How to be a Complete Success at Failure: An Esoteric Perspective
Tim Wyatt – England
Mistakenly, a lot of people who embark on some kind of accelerated spiritual development think it’s going to make life easier. The complete opposite is the case. When you step on to the path you find that the road gets narrower, steeper, more difficult and much more dangerous.
Rather than problems suddenly disappearing, they actually proliferate and intensify. And that’s why any self-conscious expansion of consciousness requires great courage. Embarking on the spiritual path effectively means being prepared to deal with higher quality – i.e. more challenging – problems. Because solving problems is what life’s all about. It’s why we’re here. It’s how we learn.

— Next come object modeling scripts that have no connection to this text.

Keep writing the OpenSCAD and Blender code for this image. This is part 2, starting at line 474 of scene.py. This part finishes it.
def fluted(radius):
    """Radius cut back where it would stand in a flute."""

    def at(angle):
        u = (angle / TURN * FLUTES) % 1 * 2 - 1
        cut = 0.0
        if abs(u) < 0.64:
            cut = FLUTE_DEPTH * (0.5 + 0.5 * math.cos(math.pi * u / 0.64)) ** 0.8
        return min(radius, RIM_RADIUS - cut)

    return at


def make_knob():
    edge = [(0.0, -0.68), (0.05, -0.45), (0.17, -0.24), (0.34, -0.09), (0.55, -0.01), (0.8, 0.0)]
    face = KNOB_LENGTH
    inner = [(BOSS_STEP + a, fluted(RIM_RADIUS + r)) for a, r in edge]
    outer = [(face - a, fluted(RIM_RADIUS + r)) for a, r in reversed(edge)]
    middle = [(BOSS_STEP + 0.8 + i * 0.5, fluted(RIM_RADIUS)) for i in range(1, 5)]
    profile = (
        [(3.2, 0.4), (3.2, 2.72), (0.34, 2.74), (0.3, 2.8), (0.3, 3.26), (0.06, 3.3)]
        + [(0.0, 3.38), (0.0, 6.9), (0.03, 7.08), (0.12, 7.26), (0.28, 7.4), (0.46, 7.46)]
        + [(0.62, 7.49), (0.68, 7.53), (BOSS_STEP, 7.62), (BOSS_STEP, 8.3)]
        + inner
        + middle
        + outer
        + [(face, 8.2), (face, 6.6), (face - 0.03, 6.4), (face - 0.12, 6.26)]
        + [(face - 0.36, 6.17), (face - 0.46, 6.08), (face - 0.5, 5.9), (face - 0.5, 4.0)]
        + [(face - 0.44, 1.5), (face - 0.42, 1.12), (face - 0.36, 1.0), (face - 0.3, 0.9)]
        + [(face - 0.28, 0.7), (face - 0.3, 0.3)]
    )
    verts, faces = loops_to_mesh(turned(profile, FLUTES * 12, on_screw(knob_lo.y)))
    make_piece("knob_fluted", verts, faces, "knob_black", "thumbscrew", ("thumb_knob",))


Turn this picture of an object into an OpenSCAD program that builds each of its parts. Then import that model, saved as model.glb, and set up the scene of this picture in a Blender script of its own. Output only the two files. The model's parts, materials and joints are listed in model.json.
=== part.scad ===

When you talk to people about their spiritual development one thing nearly always arises and this is that a lot of deeply negative from your unconscious mind gets dredged to the conscious surface. It’s sometimes referred to as The Dweller on the Threshold, a term coined by the English Victorian novelist Bulwer Lytton in his novel Zanone. It refers to all the accumulated negativities from many previous lives. A lot of this is profoundly unpleasant and disturbing – repressed memories, trauma, pain, conflict and other less than positive stuff. But you have to deal with it because that’s what you’ve chosen to do. The spiritual path means taking control of your own life as much as is possible.